Technical Whitepaper - v0.3 February 2026
Current large language models (LLMs) based on the Transformer architecture suffer from quadratic attention complexity $O\left(n^{2}\right)$, severely limiting their ability to process long contexts efficiently. We propose Hippocampus, a lightweight auxiliary State Space Model (SSM) that acts as a learned KV-cache filter for any frozen pretrained Transformer. Inspired by the hippocampal-neocortical memory system in the human brain, the controller dynamically decides which segments of the host model’s key-value cache are relevant and should be retained, and which are irrelevant and should be evicted to cold storage. Unlike static heuristics (H2O, ScissorHands), filtering decisions are made by a learned model conditioned on both the user’s original prompt and the host model’s hidden states. Eviction is reversible - offloaded segments can be recalled if context shifts.
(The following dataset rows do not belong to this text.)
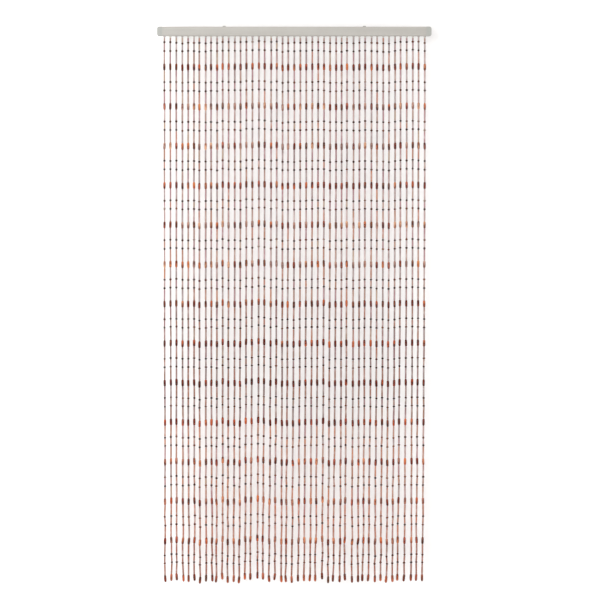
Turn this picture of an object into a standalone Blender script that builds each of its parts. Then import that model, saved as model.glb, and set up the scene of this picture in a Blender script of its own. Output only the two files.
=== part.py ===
"""Bead curtain for a doorway: a slim channel rail with end caps and hanging lugs, and 45 bead strings.

Metres, +Z up. The rail's back lies on the wall plane, y = 0, and its front faces -Y.
The origin is the middle of the rail's back face.
"""

import math
import random

import bmesh
import bpy
from mathutils import Vector

# Clearance kept between pieces that touch
GAP = 0.0003

# Rail, with its end caps
RAIL_LENGTH = 0.900
RAIL_HEIGHT = 0.030
RAIL_DEPTH = 0.022
RAIL_WALL = 0.0015
RAIL_CORNER = 0.0024
SLOT_WIDTH = 0.009

CAP_LENGTH = 0.0165
CAP_PROUD = 0.0004
CAP_END_CORNER = 0.007
CAP_SPIGOT = 0.0015

# Hanging lugs on top of the rail
LUG_OFFSET = 0.230
LUG_WIDTH = 0.010
LUG_DEPTH = 0.016
LUG_RISE = 0.003
LUG_CORNER = 0.002

# Carrier strip that lies on the rail's lips
STRIP_WIDTH = 0.017
STRIP_THICKNESS = 0.002

# Bead strings, as they leave the strip
STRAND_COUNT = 45
STRAND_PITCH = 0.01944
TUBE_WIDTH = 0.0058

# Long beads, counted down each string
LONG_BEAD_COUNT = 14
LONG_BEAD_PITCH = 0.1295
FIRST_LONG_BEAD = 0.1026
LONG_BEAD_LENGTH = 0.0235
LONG_BEAD_WIDTH = 0.0084
END_BEAD_RAISE = 0.0076

# How the strings are set out along the rail
HANG_SEED = 45
ROOT_SPREAD = 0.0008
ROOT_DEPTH_SPREAD = 0.0003
ROOT_WAVE = 0.0016
WAVES = 2.2
WAVE_START = 0.05

# How far they hang out of true by the hem
DRAW_IN_LEFT = 0.003
DRAW_IN_RIGHT = -0.0085
HEM_SPREAD = 0.0011
DRIFT_POWER = 2.3
DEPTH_SPREAD = 0.0016
DROP_SPREAD = 0.0024
STRETCH_SPREAD = 0.0030
KINK_TOP = 0.0002
KINK_HEM = 0.0008
KINK_POWER = 4
MOST_SPREADS = 2.2

# Strings that stray at the hem, by number from the left
STRAYS = {
    8: {"drift": 0.0035, "drop": 0.0020},
    15: {"drift": -0.0028, "drop": -0.0030},
    20: {"drift": 0.0025, "drop": -0.0010},
    33: {"drift": 0.0021, "drop": 0.0040},
    40: {"drift": -0.0025, "drop": -0.0020},
}

# Three corners to a string, one at the back, so that its front shows the full width
CORNER_ANGLES = (math.radians(90), math.radians(210), math.radians(330))

RAIL_BODY_LENGTH = RAIL_LENGTH - 2 * CAP_LENGTH - 2 * GAP
RAIL_BOTTOM = -RAIL_HEIGHT / 2
RAIL_MIDDLE = -RAIL_DEPTH / 2
STRIP_BOTTOM = RAIL_BOTTOM + RAIL_WALL + GAP
STRIP_LENGTH = RAIL_LENGTH - 2 * (CAP_LENGTH + CAP_SPIGOT + GAP)
FARTHEST_ROOT = (STRIP_LENGTH - TUBE_WIDTH) / 2 - GAP

MATERIALS = {
    "rail_paint": {"colour": (200, 196, 189), "roughness": 0.45, "metallic": 0.0},
    "cap_plastic": {"colour": (194, 193, 189), "roughness": 0.5, "metallic": 0.0},
    "lug_plastic": {"colour": (186, 185, 180), "roughness": 0.5, "metallic": 0.0},
    "bead_resin": {"colour": (168, 118, 96), "roughness": 0.25, "metallic": 0.0},
}


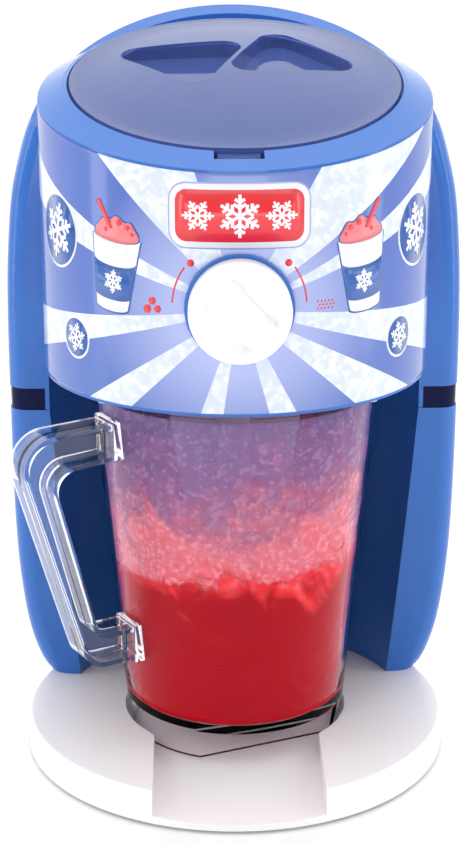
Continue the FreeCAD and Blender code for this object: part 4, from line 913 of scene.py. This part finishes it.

The architecture is model-agnostic: the host Transformer remains frozen, making Hippocampus a plug-in module compatible with any open-weight LLM. By focusing on binary filtering (retain or evict) rather than compression, this proposal minimizes implementation complexity while isolating the core research question: can a small learned model outperform static heuristics at selecting which context to keep?
Keywords: attention efficiency, KV-cache management, state space models, long-context inference, learned cache eviction, context filtering
The Transformer architecture has become the dominant paradigm for language modeling. However, the self-attention mechanism computes pairwise interactions between all tokens in a sequence, resulting in $\mathrm{O}\left(\mathrm{n}^{2}\right)$ time and memory complexity with respect to sequence length n . This quadratic scaling is the primary bottleneck for extending context windows beyond current limits (typically $8 \mathrm{~K}-128 \mathrm{~K}$ tokens in production models).
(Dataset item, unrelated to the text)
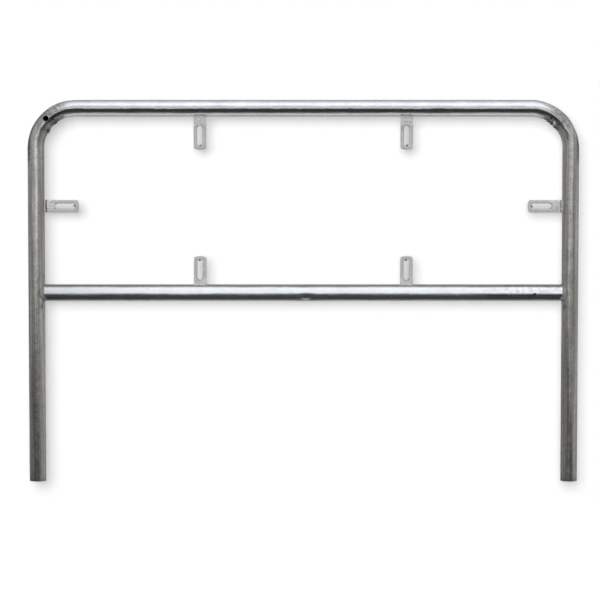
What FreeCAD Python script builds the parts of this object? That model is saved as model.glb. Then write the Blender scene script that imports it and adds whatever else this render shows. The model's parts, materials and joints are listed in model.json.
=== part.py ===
"""Tubular headache rack: a bent hoop with two open feet, a crossbar scalloped between its legs,
and six slotted lugs round the window between them that carry a guard panel.

Millimetres. +X to the right, +Y to the rear, +Z up. The origin is on the floor, midway between
the two feet, in the middle plane of the tubes.
"""

import math
import os

import FreeCAD
import Part

V = FreeCAD.Vector
X_AXIS, Y_AXIS, Z_AXIS = V(1, 0, 0), V(0, 1, 0), V(0, 0, 1)

# Overall frame
OVERALL_WIDTH = 1600.0
OVERALL_HEIGHT = 1110.0
BEND_RADIUS = 114.0  # to the tube's centreline
CROSSBAR_HEIGHT = 550.5  # the crossbar's centreline above the feet

# Round tube, the same for the hoop and the crossbar
TUBE_OD = 48.3
TUBE_WALL = 3.2

# Slotted lugs, cut from flat bar
LUG_WIDTH = 36.0
LUG_THICKNESS = 6.0
UPPER_LUG_REACH = 96.0  # from the top rail's surface to the tip
LOWER_LUG_REACH = 82.5  # from the crossbar's surface to the tip
SIDE_LUG_REACH = 100.0  # from the leg's surface to the tip
LUG_TIP_RISE = 3.8  # how far the tip bows out between its corners
LUG_CORNER_RADIUS = 4.0
SLOT_WIDTH = 15.0
SLOT_LENGTH = 60.0
SLOT_TIP_MARGIN = 10.0  # from the slot's end to the tip
LUG_COLUMN_OFFSET = 300.0  # the upper and lower lugs, each side of the middle
SIDE_LUG_HEIGHT = 802.0  # the side lugs above the feet

# Vent and drain holes for hot-dip galvanising
HOOP_VENT_DIAMETER = 16.0
HOOP_VENT_ANGLE = 44.0  # round the left bend, measured up from the horizontal
HOOP_VENT_OFFSET = 6.5  # outwards from the bend's centreline
CROSSBAR_VENT_DIAMETER = 5.0
CROSSBAR_VENT_FROM_LEG = 80.0  # from the leg's surface
CROSSBAR_VENT_DROP = 2.5  # below the crossbar's centreline

# Welds
WELD_LEG = 4.0
WELD_END_MARGIN = 0.5  # a lug's weld stops this short of the lug's edges

# Sizes that follow from those above
TUBE_R = TUBE_OD / 2
BORE_R = TUBE_R - TUBE_WALL
LEG_X = OVERALL_WIDTH / 2 - TUBE_R
TOP_RAIL_HEIGHT = OVERALL_HEIGHT - TUBE_R
BEND_CENTRE_X = LEG_X - BEND_RADIUS
BEND_CENTRE_Z = TOP_RAIL_HEIGHT - BEND_RADIUS
# The scallop's feathered tips are trimmed back to where the crossbar's full wall meets the leg.
EAR_TRIM = math.sqrt(TUBE_R**2 - BORE_R**2)
PAST = TUBE_OD  # how far a cutter runs past what it cuts


def rod(radius, start, end):
    """A solid cylinder between two points."""
    along = end - start
    return Part.makeCylinder(radius, along.Length, start, along)


def hoop_path():
    """The hoop's centreline: up the left leg, round, along the top and down the right leg."""
    reach = BEND_RADIUS * math.sin(math.radians(45))
    left_foot, left_bend_start = V(-LEG_X, 0, 0), V(-LEG_X, 0, BEND_CENTRE_Z)
    left_bend_middle = V(-BEND_CENTRE_X - reach, 0, BEND_CENTRE_Z + reach)
    left_bend_end = V(-BEND_CENTRE_X, 0, TOP_RAIL_HEIGHT)
    right_bend_start = V(BEND_CENTRE_X, 0, TOP_RAIL_HEIGHT)
    right_bend_middle = V(BEND_CENTRE_X + reach, 0, BEND_CENTRE_Z + reach)
    right_bend_end, right_foot = V(LEG_X, 0, BEND_CENTRE_Z), V(LEG_X, 0, 0)
    return Part.Wire(
        [
            Part.LineSegment(left_foot, left_bend_start).toShape(),
            Part.Arc(left_bend_start, left_bend_middle, left_bend_end).toShape(),
            Part.LineSegment(left_bend_end, right_bend_start).toShape(),
            Part.Arc(right_bend_start, right_bend_middle, right_bend_end).toShape(),
            Part.LineSegment(right_bend_end, right_foot).toShape(),
        ]
    )


def swept_round(path, radius):
    """A solid of round section along a path that starts upwards from the left foot."""
    section = Part.Wire(Part.Circle(V(-LEG_X, 0, 0), Z_AXIS, radius).toShape())
    return path.makePipeShell([section], True, False)


def make_hoop():
    path = hoop_path()
    hoop = swept_round(path, TUBE_R).cut(swept_round(path, BORE_R))
    angle = math.radians(HOOP_VENT_ANGLE)
    vent_reach = BEND_RADIUS + HOOP_VENT_OFFSET
    vent_x = -BEND_CENTRE_X - vent_reach * math.cos(angle)
    vent_z = BEND_CENTRE_Z + vent_reach * math.sin(angle)
    vent = rod(HOOP_VENT_DIAMETER / 2, V(vent_x, -PAST, vent_z), V(vent_x, 0, vent_z))
    return hoop.cut(vent)


def make_crossbar():
    """A tube scalloped at both ends to sit on the legs, its feathered tips trimmed square."""
    half = LEG_X - EAR_TRIM
    start, end = V(-half, 0, CROSSBAR_HEIGHT), V(half, 0, CROSSBAR_HEIGHT)
    bar = rod(TUBE_R, start, end).cut(rod(BORE_R, start - X_AXIS, end + X_AXIS))
    for side in (-1, 1):
        leg = rod(TUBE_R, V(side * LEG_X, 0, 0), V(side * LEG_X, 0, BEND_CENTRE_Z))
        bar = bar.cut(leg)
    vent_x = LEG_X - TUBE_R - CROSSBAR_VENT_FROM_LEG
    vent_z = CROSSBAR_HEIGHT - CROSSBAR_VENT_DROP
    # One vent in the front wall at the right, one in the rear wall at the left.
    for side in (-1, 1):
        inside, outside = V(side * vent_x, 0, vent_z), V(side * vent_x, -side * PAST, vent_z)
        bar = bar.cut(rod(CROSSBAR_VENT_DIAMETER / 2, inside, outside))
    return bar


def make_crossbar_weld(side, crossbar):
    """The ring of weld between one end of the crossbar and its leg."""
    leg_axis = side * LEG_X
    low, high = CROSSBAR_HEIGHT - PAST, CROSSBAR_HEIGHT + PAST
    inner, outer = leg_axis - side * PAST, leg_axis - side * (EAR_TRIM - WELD_LEG)
    bar_start, bar_end = V(inner, 0, CROSSBAR_HEIGHT), V(outer, 0, CROSSBAR_HEIGHT)
    leg_low, leg_high = V(leg_axis, 0, low), V(leg_axis, 0, high)
    ring = rod(TUBE_R + WELD_LEG, bar_start, bar_end)
    ring = ring.common(rod(TUBE_R + WELD_LEG, leg_low, leg_high))
    ring = ring.cut(rod(TUBE_R, leg_low, leg_high))
    ring = ring.cut(rod(BORE_R, bar_start, bar_end))
    return ring.cut(crossbar)


def lug_outline(reach):
    """The lug seen from the front, standing up from a tube whose axis runs through the origin."""
    half, tip = LUG_WIDTH / 2, TUBE_R + reach
    shoulder = tip - LUG_TIP_RISE
    corners = [V(-half, 0, 0), V(-half, 0, shoulder), V(half, 0, shoulder), V(half, 0, 0)]
    return Part.Wire(
        [
            Part.LineSegment(corners[0], corners[1]).toShape(),
            Part.Arc(corners[1], V(0, 0, tip), corners[2]).toShape(),
            Part.LineSegment(corners[2], corners[3]).toShape(),
            Part.LineSegment(corners[3], corners[0]).toShape(),
        ]
    )


def is_tip_corner(edge, shoulder):
    """Whether an edge runs through the plate's thickness at one of the tip's two corners."""
    first, last = (vertex.Point for vertex in edge.Vertexes[:2])
    across = abs(first.y - last.y) > LUG_THICKNESS / 2
    return across and abs(first.z - shoulder) < 1e-6 and abs(last.z - shoulder) < 1e-6


def standing_lug(reach):
    """A slotted lug on a tube that runs along X through the origin, pointing up."""
    plate = Part.Face(lug_outline(reach)).extrude(Y_AXIS * LUG_THICKNESS)
    plate.translate(-Y_AXIS * LUG_THICKNESS / 2)
    shoulder = TUBE_R + reach - LUG_TIP_RISE
    corners = [edge for edge in plate.Edges if is_tip_corner(edge, shoulder)]
    plate = plate.makeFillet(LUG_CORNER_RADIUS, corners)
    slot_r = SLOT_WIDTH / 2
    slot_top = TUBE_R + reach - SLOT_TIP_MARGIN - slot_r
    slot_bottom = slot_top - (SLOT_LENGTH - SLOT_WIDTH)
    for height in (slot_bottom, slot_top):
        plate = plate.cut(rod(slot_r, V(0, -PAST, height), V(0, PAST, height)))
    middle = Part.makeBox(SLOT_WIDTH, 2 * PAST, slot_top - slot_bottom, V(-slot_r, -PAST, slot_bottom))
    plate = plate.cut(middle)
    return plate.cut(rod(TUBE_R, V(-LUG_WIDTH, 0, 0), V(LUG_WIDTH, 0, 0)))


def standing_lug_weld(face):
    """The fillet weld along a standing lug's root, on its front (-1) or rear (1) face."""
    root = math.sqrt(TUBE_R**2 - (LUG_THICKNESS / 2) ** 2)
    half = LUG_WIDTH / 2 - WELD_END_MARGIN - WELD_LEG
    start, end = V(-half, face * LUG_THICKNESS / 2, root), V(half, face * LUG_THICKNESS / 2, root)
    bead = rod(WELD_LEG, start, end)
    bead = bead.fuse([Part.makeSphere(WELD_LEG, start), Part.makeSphere(WELD_LEG, end)])
    bead = bead.cut(rod(TUBE_R, V(-LUG_WIDTH, 0, 0), V(LUG_WIDTH, 0, 0)))
    lug_body = Part.makeBox(
        2 * LUG_WIDTH, LUG_THICKNESS, 2 * TUBE_R, V(-LUG_WIDTH, -LUG_THICKNESS / 2, 0)
    )
    return bead.cut(lug_body).removeSplitter()


def set_on_tube(shape, axis_point, turn):
    """Turns a standing piece about Y and moves it onto the tube through a point."""
    placed = shape.copy()
    placed.rotate(V(0, 0, 0), Y_AXIS, turn)
    placed.translate(axis_point)
    return placed


def lug_places():
    """Each lug's name, a point on its tube's axis, its turn about Y and its reach."""
    top, bar = TOP_RAIL_HEIGHT, CROSSBAR_HEIGHT
    return [
        ("upper_left_lug", V(-LUG_COLUMN_OFFSET, 0, top), 180, UPPER_LUG_REACH),
        ("upper_right_lug", V(LUG_COLUMN_OFFSET, 0, top), 180, UPPER_LUG_REACH),
        ("lower_left_lug", V(-LUG_COLUMN_OFFSET, 0, bar), 0, LOWER_LUG_REACH),
        ("lower_right_lug", V(LUG_COLUMN_OFFSET, 0, bar), 0, LOWER_LUG_REACH),
        ("left_side_lug", V(-LEG_X, 0, SIDE_LUG_HEIGHT), 90, SIDE_LUG_REACH),
        ("right_side_lug", V(LEG_X, 0, SIDE_LUG_HEIGHT), -90, SIDE_LUG_REACH),
    ]


def make_lugs_and_welds():
    pieces = {}
    for name, axis_point, turn, reach in lug_places():
        pieces[name] = set_on_tube(standing_lug(reach), axis_point, turn)
        for label, face in (("front", -1), ("rear", 1)):
            weld = set_on_tube(standing_lug_weld(face), axis_point, turn)
            pieces[f"{name}_{label}_weld"] = weld
    return pieces


def main():
    crossbar = make_crossbar()
    pieces = {"hoop": make_hoop(), "crossbar": crossbar}
    pieces["left_crossbar_weld"] = make_crossbar_weld(-1, crossbar)
    pieces["right_crossbar_weld"] = make_crossbar_weld(1, crossbar)
    pieces.update(make_lugs_and_welds())
    os.makedirs("parts", exist_ok=True)
    for name, shape in pieces.items():
        solids = shape.Solids
        if len(solids) == 1:
            shape = solids[0]
        print(f"{name}: {len(solids)} solid, valid {shape.isValid()}, {shape.Volume:.1f} mm3")
        shape.exportStep(os.path.join("parts", name + ".step"))


main()
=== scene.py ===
"""Looks of a hot-dip galvanised tube rack: a bent hoop, a crossbar and six slotted lugs, all welded."""

import json
import math

import bmesh
import bpy
from bpy.props import FloatProperty, FloatVectorProperty, PointerProperty
from mathutils import Matrix, Vector, noise


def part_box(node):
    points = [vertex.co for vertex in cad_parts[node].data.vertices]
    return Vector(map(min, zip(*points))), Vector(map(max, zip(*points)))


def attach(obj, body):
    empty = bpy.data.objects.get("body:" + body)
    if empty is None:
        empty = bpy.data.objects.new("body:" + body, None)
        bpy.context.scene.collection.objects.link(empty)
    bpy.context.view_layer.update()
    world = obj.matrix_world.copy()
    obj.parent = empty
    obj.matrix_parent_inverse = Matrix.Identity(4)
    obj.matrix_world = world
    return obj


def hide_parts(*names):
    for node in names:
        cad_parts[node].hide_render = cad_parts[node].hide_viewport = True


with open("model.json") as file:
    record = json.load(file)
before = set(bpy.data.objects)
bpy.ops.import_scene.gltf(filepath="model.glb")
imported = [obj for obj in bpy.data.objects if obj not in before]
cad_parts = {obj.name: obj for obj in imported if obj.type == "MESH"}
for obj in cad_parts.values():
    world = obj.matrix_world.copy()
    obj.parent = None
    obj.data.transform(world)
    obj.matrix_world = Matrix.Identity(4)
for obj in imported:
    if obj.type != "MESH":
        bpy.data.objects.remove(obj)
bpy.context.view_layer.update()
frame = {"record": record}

bl_info = {
    "name": "Tube Rack",
    "version": (1, 0, 0),
    "blender": (4, 5, 0),
    "location": "View3D > Sidebar > Rack",
    "description": "Builds the galvanised finish of a tubular headache rack",
    "category": "Object",
}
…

Existing approaches fall into three categories: (1) architectural modifications (Longformer, BigBird, sliding window attention) requiring full retraining; (2) alternative architectures like State Space Models (Mamba) that achieve linear complexity but sacrifice some expressiveness; and (3) KV-cache management heuristics (H2O, ScissorHands, FastGen) that prune the key-value cache at inference time using fixed rules.
Category (3) is the most practical - it requires no retraining and applies post-hoc to any Transformer - but is fundamentally limited by static heuristics that cannot adapt to the semantic content of the sequence or the host model’s evolving informational needs.